Demostrarlo es fácil. Por ejemplo, en países como Estados Unidos, México o Argentina, muchos judíos sefarditas han abandonado sus comunidades originales y se han integrado al Movimiento Conservador. Puede haber muchas razones posibles para ello, pero sin duda la más frecuente es que el Conservadursimo se ajusta más a su modo de entender y disfrutar el Judaísmo. Por decirlo en cierto modo, con todo y ser “sefarditas ortodoxos”, ya eran Conservadores en sus posturas y convicciones. Sus ancestros en Izmir, Aleppo o El Cairo no contemplaron la posibilidad de “cambiar de sinagoga” porque en su contexto eso simplemente no existía. Pero ellos, ante la moderna realidad de que sí existen opciones, lo han hecho.
Ahora regresemos a la frase del Rebbe Schneerson con la que comenzamos nuestras observaciones: ¿qué tanta diferencia hay entre una comunidad judía tradicionalista y una liberal? En esencia, no mucha. En la comunidades liberales hay muchos judíos que son observantes estrictos de Shabat, Kashrut y otras normatividades propias de la vida judía. Y en las comunidades ortodoxas hay muchos judíos cuya observancia no tiene nada de rigor, y aunque se consideran ortodoxos (“malos ortodoxos”, incluso) llegan en coche en Shabat o comen cerdo y mariscos cuando se les antoja.
Termino planteando un problema simpático y bien concreto:
El Judaísmo Ortodoxo se define a mismo a partir de un modo de vivir, basado en la observancia de la Halajá tal cual se prescribe en el Shulján Aruj. Pero dicho modo de vivir no obliga a mantener exactamente las mismas ideas o criterios que el vecino. Al contrario: se reconoce y se valora la divergencia y la pluralidad.
En contraste, el Judaísmo Masortí (Conservador) se identifica a sí mismo a partir de un modo de entender el Judaísmo. Aquí el asunto no es de talante práctico, porque en la práctica un judío masortí puede vivir exactamente igual que un ortodoxo riguroso, y no por ello deja de ser masortí. La diferencia profunda está en el modo en que el Judaísmo Masortí reconoce el fenómeno humano en la Revelación Divina, y rechaza ciertas ideas que, por tradicionales que sean, hoy por hoy resultan anacrónicas (como imaginar que D-os le dictó a Moisés en Sinai todo el contenido del Talmud, y que durante 18 siglos este se transmitió oralmente y por eso se llama “Torá Oral”). Por decirlo con otras palabras, se opone a la idea antigua de que la revelación dada por D-os en la Torá es un acto unilateral de D-os en el que el ser humano sólo actúa como receptor, y prefiere la idea de que nosotros hemos tomado una parte muy activa en definir lo que es la Torá (idea que no le es tan ajena a la ortodoxia), porque la revelación no es sólo lo que D-os expresó, sino también lo que nosotros entendimos en un momento inicial, y hemos venido entendiendo desde entonces.

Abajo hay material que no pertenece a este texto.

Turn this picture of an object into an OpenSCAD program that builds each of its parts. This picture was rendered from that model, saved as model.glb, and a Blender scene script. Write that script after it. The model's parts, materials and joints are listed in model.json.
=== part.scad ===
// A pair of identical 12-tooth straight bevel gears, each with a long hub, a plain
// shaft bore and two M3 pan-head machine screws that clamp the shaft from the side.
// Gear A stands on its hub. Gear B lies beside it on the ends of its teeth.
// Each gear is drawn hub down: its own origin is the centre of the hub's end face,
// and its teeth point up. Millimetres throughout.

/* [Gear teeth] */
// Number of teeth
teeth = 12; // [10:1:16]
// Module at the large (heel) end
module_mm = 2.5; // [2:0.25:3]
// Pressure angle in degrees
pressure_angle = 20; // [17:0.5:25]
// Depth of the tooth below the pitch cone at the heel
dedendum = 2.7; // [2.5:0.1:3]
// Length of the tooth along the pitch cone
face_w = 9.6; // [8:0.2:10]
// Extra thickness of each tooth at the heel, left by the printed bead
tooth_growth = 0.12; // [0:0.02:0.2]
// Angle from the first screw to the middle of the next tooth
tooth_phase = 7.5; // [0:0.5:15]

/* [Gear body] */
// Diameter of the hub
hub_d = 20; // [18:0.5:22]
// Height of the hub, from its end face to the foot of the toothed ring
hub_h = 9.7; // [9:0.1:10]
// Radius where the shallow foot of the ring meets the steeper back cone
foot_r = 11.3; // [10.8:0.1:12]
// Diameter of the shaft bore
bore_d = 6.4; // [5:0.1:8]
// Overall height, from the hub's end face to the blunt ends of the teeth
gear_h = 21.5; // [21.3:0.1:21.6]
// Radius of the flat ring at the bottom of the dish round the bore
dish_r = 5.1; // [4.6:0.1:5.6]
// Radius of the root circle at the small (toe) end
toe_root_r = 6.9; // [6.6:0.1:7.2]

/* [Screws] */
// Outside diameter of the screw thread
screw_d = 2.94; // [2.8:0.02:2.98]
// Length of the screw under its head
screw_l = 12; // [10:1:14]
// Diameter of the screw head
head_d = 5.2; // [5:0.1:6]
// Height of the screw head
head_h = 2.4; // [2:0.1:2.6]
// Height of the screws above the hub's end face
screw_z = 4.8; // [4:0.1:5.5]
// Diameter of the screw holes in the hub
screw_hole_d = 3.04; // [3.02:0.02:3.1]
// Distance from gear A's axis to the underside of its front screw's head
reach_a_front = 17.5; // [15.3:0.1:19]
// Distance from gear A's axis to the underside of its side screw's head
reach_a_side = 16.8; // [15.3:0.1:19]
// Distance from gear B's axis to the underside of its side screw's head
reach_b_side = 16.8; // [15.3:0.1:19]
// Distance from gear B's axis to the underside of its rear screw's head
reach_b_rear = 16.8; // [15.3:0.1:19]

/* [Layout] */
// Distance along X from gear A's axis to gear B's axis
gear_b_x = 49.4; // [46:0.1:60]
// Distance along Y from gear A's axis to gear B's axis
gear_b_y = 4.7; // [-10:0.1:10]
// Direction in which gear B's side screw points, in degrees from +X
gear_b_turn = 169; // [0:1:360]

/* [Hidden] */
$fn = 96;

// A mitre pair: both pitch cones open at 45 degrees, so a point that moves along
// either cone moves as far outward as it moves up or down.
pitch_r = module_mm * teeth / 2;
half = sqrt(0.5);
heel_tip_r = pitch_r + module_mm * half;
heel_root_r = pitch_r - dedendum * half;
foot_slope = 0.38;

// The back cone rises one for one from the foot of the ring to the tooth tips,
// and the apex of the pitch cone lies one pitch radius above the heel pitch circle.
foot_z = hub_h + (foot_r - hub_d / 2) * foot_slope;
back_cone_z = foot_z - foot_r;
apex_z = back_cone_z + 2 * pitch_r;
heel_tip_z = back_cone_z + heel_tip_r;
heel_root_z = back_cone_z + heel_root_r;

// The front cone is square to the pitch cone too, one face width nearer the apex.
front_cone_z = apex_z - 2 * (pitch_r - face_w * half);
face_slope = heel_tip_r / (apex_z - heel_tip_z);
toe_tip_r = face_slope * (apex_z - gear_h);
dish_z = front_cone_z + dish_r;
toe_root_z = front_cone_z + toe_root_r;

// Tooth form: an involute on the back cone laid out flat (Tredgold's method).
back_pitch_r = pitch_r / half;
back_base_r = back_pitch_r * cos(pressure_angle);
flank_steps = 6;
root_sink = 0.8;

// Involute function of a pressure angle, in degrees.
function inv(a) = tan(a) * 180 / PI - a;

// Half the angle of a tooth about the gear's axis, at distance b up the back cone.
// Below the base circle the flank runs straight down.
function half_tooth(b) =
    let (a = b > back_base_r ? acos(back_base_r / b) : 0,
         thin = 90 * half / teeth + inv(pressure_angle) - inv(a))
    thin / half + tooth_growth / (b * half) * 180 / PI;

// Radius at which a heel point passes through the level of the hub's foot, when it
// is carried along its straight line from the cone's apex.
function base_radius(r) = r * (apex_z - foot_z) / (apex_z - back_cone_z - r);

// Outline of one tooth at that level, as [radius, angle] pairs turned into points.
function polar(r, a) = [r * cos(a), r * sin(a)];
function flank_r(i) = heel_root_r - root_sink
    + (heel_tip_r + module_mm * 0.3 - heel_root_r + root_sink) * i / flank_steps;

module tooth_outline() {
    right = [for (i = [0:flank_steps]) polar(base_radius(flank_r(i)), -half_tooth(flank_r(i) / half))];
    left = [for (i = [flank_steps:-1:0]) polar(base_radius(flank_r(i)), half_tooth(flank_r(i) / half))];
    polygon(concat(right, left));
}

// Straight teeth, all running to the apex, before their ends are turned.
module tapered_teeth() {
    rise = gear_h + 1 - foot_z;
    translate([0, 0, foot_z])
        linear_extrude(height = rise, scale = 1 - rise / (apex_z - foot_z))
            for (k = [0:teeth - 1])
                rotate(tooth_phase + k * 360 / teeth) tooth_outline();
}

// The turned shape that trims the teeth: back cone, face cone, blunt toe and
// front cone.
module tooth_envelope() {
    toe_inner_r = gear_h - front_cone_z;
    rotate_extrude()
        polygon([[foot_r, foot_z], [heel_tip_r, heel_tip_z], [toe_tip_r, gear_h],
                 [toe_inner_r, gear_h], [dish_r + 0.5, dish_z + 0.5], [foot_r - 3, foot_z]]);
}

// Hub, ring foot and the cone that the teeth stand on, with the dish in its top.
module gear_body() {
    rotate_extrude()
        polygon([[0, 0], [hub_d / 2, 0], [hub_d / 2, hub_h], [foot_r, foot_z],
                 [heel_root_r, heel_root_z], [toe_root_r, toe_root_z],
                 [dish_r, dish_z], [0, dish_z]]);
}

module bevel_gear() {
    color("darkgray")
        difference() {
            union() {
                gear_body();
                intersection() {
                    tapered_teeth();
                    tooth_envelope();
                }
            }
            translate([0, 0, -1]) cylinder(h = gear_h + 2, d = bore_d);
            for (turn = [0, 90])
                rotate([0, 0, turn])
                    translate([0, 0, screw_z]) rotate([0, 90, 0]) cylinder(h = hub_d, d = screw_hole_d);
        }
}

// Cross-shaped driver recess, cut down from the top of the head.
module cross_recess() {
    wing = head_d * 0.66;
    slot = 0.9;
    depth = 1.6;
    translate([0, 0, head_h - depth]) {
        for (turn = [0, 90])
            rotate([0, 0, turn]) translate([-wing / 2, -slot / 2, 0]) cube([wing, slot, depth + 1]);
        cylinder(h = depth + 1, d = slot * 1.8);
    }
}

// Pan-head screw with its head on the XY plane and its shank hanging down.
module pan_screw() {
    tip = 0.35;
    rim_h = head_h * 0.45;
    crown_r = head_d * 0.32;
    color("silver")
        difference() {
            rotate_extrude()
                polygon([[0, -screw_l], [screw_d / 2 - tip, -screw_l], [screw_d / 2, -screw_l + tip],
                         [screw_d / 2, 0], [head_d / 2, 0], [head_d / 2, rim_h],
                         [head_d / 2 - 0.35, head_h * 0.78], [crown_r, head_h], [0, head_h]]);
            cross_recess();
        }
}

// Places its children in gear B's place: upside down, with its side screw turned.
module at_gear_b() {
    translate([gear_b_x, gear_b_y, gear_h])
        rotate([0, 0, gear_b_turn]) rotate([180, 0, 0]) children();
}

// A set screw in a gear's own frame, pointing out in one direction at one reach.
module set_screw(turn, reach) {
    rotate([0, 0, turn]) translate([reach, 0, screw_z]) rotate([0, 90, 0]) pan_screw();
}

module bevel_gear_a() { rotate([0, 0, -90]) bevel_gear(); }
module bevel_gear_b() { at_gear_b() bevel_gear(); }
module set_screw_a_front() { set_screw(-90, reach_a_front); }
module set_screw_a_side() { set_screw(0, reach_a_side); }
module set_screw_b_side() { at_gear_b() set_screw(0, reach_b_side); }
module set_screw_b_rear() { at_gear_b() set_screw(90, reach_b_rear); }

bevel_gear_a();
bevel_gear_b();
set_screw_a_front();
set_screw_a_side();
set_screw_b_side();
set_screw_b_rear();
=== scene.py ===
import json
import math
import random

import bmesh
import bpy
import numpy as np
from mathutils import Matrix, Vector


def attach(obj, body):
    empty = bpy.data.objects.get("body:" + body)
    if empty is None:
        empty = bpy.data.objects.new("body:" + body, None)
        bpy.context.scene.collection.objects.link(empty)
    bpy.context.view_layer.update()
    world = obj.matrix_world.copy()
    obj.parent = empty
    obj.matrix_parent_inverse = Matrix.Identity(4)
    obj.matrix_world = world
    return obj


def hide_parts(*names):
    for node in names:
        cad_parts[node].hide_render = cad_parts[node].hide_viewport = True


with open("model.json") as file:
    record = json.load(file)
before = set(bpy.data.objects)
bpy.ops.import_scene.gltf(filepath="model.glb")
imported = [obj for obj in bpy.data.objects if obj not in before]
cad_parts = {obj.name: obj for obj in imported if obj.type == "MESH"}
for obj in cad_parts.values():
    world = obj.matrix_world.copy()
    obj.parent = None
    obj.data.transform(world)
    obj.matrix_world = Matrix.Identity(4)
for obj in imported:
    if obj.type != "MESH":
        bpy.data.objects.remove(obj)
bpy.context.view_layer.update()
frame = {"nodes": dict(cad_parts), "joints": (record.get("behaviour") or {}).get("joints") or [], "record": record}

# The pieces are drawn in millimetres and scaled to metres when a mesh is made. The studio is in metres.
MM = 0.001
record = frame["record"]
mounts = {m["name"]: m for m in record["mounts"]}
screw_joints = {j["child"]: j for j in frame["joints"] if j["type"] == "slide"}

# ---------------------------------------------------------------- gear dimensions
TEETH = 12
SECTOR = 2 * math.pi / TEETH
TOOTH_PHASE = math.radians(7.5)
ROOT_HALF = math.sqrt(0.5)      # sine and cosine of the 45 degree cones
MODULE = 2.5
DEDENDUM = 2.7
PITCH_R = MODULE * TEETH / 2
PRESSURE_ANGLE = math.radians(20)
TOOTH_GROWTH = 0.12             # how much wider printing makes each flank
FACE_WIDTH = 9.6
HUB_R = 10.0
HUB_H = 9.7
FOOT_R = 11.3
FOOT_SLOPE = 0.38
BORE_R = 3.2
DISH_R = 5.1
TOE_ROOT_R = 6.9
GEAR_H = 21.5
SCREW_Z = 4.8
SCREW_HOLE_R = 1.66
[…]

¿Cómo se define alguien que vive como ortodoxo pero piensa como masortí? Es decir, guarda Shabat, come kosher, cumple Nidá con su esposa, viste ropa de un solo hilo, usa tefilín y talit todas las mañanas, etcétera, pero cree que no hay problemas con que hombres y mujeres se sienten juntos a rezar en la Sinagoga, y asume que la Torá Escrita no es exactamente lo que D-os dictó, sino lo que nosotros alcanzamos a escuchar, y que si la Torá Oral es importante no es porque fuera un dictado complementario de D-os, sino porque es nuestro vehículo para lograr escuchar todo aquello que también se dijo en Sinaí, pero que por nuestras limitantes no quedó registrado en la Torá Escrita.
Vive como ortodoxo, y por lo tanto el Judaísmo Ortodoxo lo definiría como ortodoxo. Pero piensa como masortí, y por lo lo tanto el Judaísmo Masortí lo definiría como masortí.

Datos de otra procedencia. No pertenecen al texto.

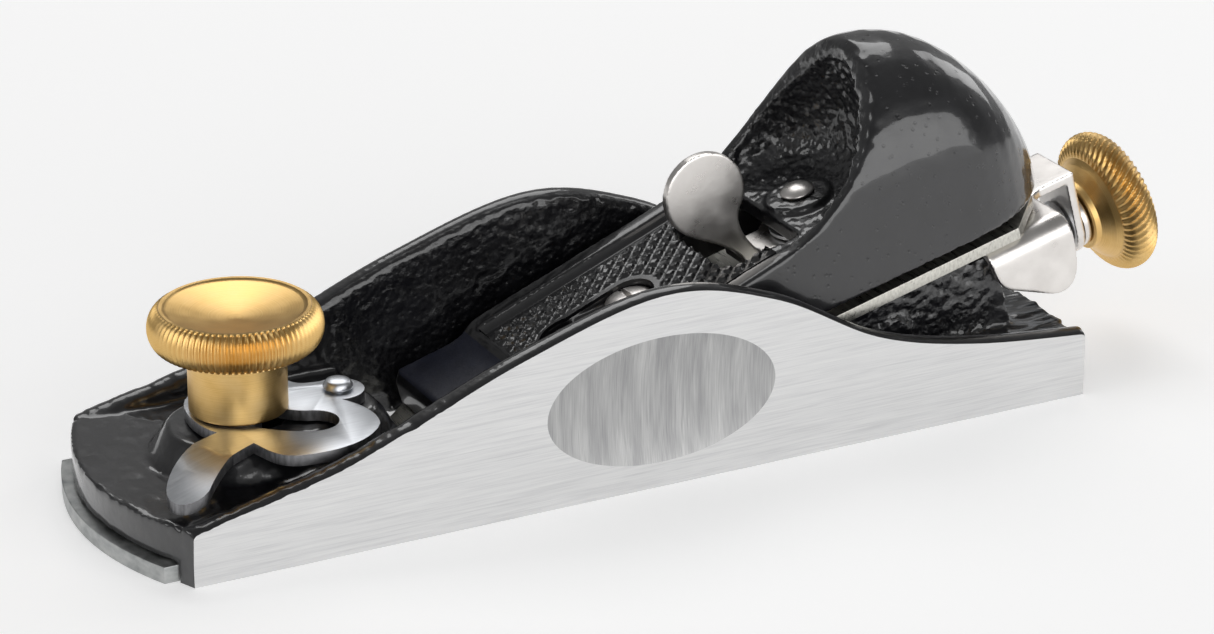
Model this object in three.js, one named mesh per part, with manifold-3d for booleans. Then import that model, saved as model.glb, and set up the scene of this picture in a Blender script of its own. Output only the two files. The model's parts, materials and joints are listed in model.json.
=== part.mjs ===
// Low-angle block plane with an adjustable mouth, as an assembly of its separate pieces.
// Millimetres. +X runs from the toe to the heel, +Z is up, and the origin is the middle of the sole.
// "Station" means distance behind the toe end of the cheeks. The blade, the cap and the adjuster are
// drawn in the bed frame: its X runs up the bed from the cutting edge, and its Z stands square to it.
import * as THREE from 'three';
import { mergeVertices } from 'three/addons/utils/BufferGeometryUtils.js';
import Module from 'manifold-3d';

const wasm = await Module();
wasm.setup();

const degrees = THREE.MathUtils.degToRad;

// --- Driving dimensions -----------------------------------------------------------------------

const REST_GAP = 0.3;            // between pieces that rest on each other
const CUT_MARGIN = 5;            // how far a cutting solid runs past the face that it cuts
const ROUND_STEPS = 48;          // facets round a turned piece
const HOLE_STEPS = 32;

// Blade and bed
const BED_ANGLE = degrees(15);
const BED_LENGTH = 100;          // cutting edge to the bed's rear face
const BED_FRONT_LENGTH = 32;     // stretch of the bed that runs from cheek to cheek
const BLADE_WIDTH = 35.2;
const BLADE_THICKNESS = 2;
const BLADE_OVERHANG = 11;       // blade past the bed's rear face
const BLADE_CORNER = 7.5;        // chamfer of the blade's rear corners
const BEVEL_ANGLE = degrees(25);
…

Yo digo que es, simplemente, judío. Heredero de una vastísima tradición religiosa, cultual e intelectual que se ha forjado a lo largo de los siglos aprovechando el rigor institucional aderezado con las críticas anti-institucionales, y que por lo mismo le da cabida tanto a lo tradicional como a lo liberal.
El Judaísmo es una religión flexible, más de lo que a los extremistas en uno u otro bando les gustaría admitir.
Volviendo al tema del Kotel, dejemos que la piedra que no se dobla, la forma que no cambia, sea la de nuestro Muro. Es suficientemente grande como para que quepamos todos.
El papel inflexible le corresponde al Kotel, justo porque simboliza lo eterno e indestructible que cuida de todas las almas judías del mundo. Todas.
La flexibilidad es la que corresponde a nosotros. No somos tan fuertes, tan antiguos ni tan grandes como el Kotel. Nos queda como única posibilidad –más que suficiente– buscar nuestro lugar allí, y dejar que otros también lo busquen.